Magpie Murders by Anthony Horowitz (2016)

In this house, for quite a long time now,  Anthony Horowitz has lived in a box labelled ‘A Great Author But Not For Me.’ I might have bought his books as gifts for younger relations, I might have considered his recent sequels if I ever finished reading Conan-Doyle’s original Sherlock Holmes stories, but that was about it. Until I saw this book and I thought it could have been written for me!

It’s not going to be the easiest book to write about without giving too much away, but I have to try.

‘Magpie Murders’ is a wonderful pastiche of a golden age murder mystery, wrapped up in a contemporary mystery. Each one was a wonderfully engaging story and an intriguing puzzle; and the cleverness and originality of the connection between the two  made this book a joy to read.

The book begins in the present day.

Susan Ryeland works as editor for Cloverleaf Books, a small, independent publisher, that has stayed in business because it has one hugely successful author. Alan Conway is the author of the hugely successful  Golden-Age-style series featuring German detective Atticus Pünd.  Susan has never warmed to the author but she has always loved his books, she knows that a proposed BBC television adaptation will be very good for business, and so she is delighted when a new manuscript arrives and she can get to work.

The title of Alan Conway’s new work is ‘Magpie Murders’.

As soon as the situation in the present day has been established, the book turns into the manuscript that Susan has begun to read.3785646

She reads a story set in the 1950s, in the little English village of Saxby-on-Avon. One of the villagers, Mary Blakiston, has been found dead at the bottom of the stairs in Pye Hall, where she worked as a cleaner. It could easily have been an accident, she might have tripped over the cable of the vacuum cleaner at the top of those stairs, but somebody who wanted justice to be seen to be done called in Atticus Pünd has in to investigate.

This is the beginning of a wonderfully engaging mystery. There are a number of suspects, and they all seem to have something to hide or something that don’t want to talk about. There are events in the past to be uncovered and understood. There are a great many clues, many of which may well be read herrings. And there was an intriguing puzzle to be solved.

There were lovely echoes of real  Golden Age mysteries – especially those written by Agatha Christie – and that made this original story feel wonderfully familiar.

I knew it was a manuscript, I could see some things that needed tidying up, and that worked very well, reminding me that I was reading a manuscript but not detracting from the story I was reading.

Such clever writing!

The manuscript ends at the point in the story when Atticus Pünd has announced that he has the solution to the mystery but before he has explained or there has been a grand denouement. The final chapters are missing.

Back in the present day, Susan in perplexed.

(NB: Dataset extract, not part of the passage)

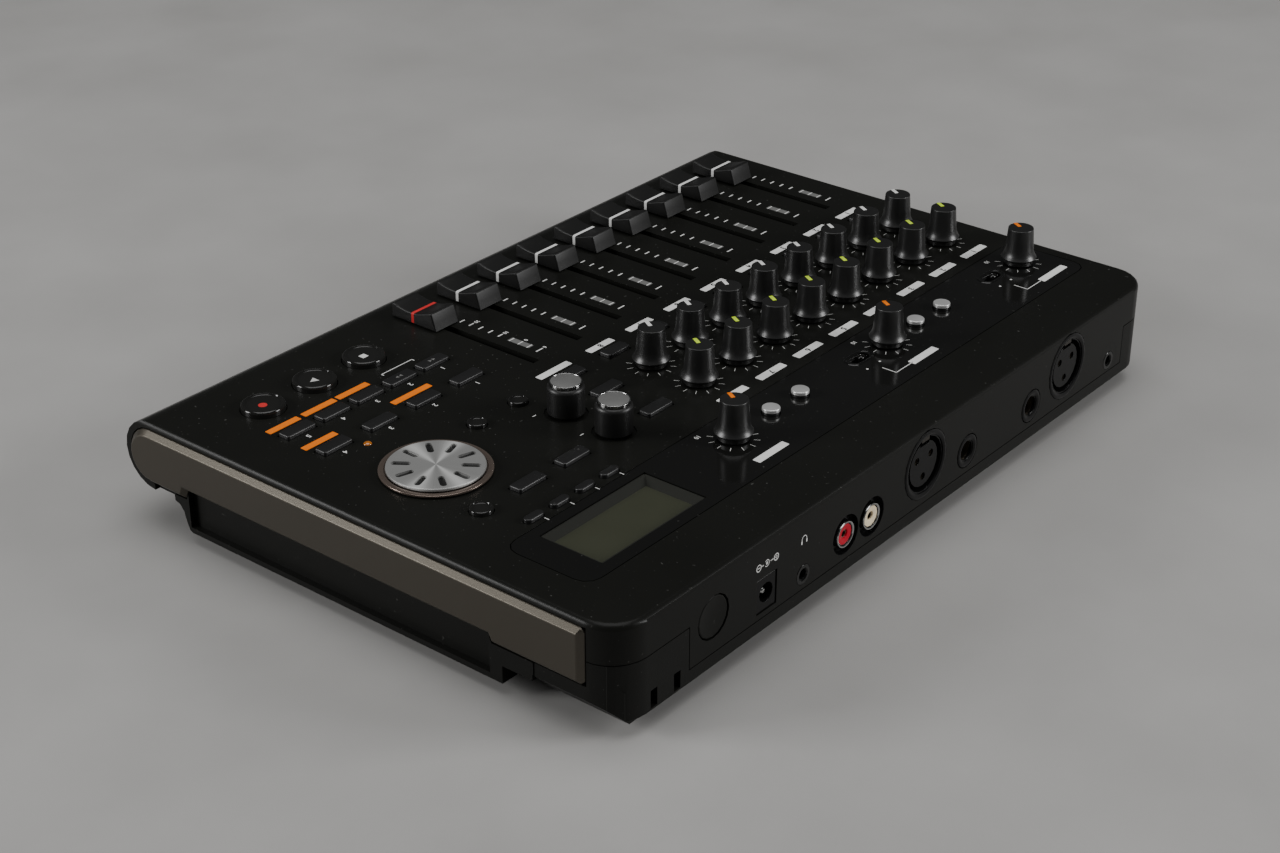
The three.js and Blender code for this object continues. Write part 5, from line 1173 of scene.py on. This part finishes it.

When she learns that Alan Conway has died at his country home she realises that the circumstances of his death, believed to be suicide, might just be murder. She knows that she has to find those missing chapters; she wants to know how the story end, and she know that her professional future might depend on it.

As she searches Susan finds striking parallels between the fictional world of Saxby-on-Avon and world of its creator, Alan Conway; and she finds a great deal to help her understand the man himself rather better, and like him even less.

I loved this story too.

It gave me some lovely insights into the world of publishing; it helped me to place one or two points in the manuscript that had felt very familiar, and it was just as engaging and compelling as the story in that manuscript.

I know I’ve mentioned that links and the parallels between the two stories already, but I have to mention them again because they were so well thought out and so lovely to spot.

I spotted some of the clues and some of the red herrings; I suspect that I fell into one or two traps along that way; but I don’t mind at all because I had such a wonderful time watching the story unfold, and thinking how clever and how well executed everything was as the truth was gradually revealed.

There are so many interesting things woven into this book.

The author played fair – the clues were there – and while the story was clever and beautifully engineered it wasn’t that just for the sake of it. Everything was there for a reason, and I always had the sense that the author loved what he was doing and that her had read and loved many of the same books that I had.

If you pushed me I could find a few small niggles – I didn’t find Susan’s personal life 100% convincing; there was an aspect of the denouement of one of the stories that was a little overdone – but in the end that didn’t matter. Both stories were resolved beautifully, and as a whole the book worked wonderfully well.

I’m a little sorry that I’m not able to read more about Atticus Pünd’s past cases.

But two excellent, intertwined mysteries for the price of one really was an excellent deal!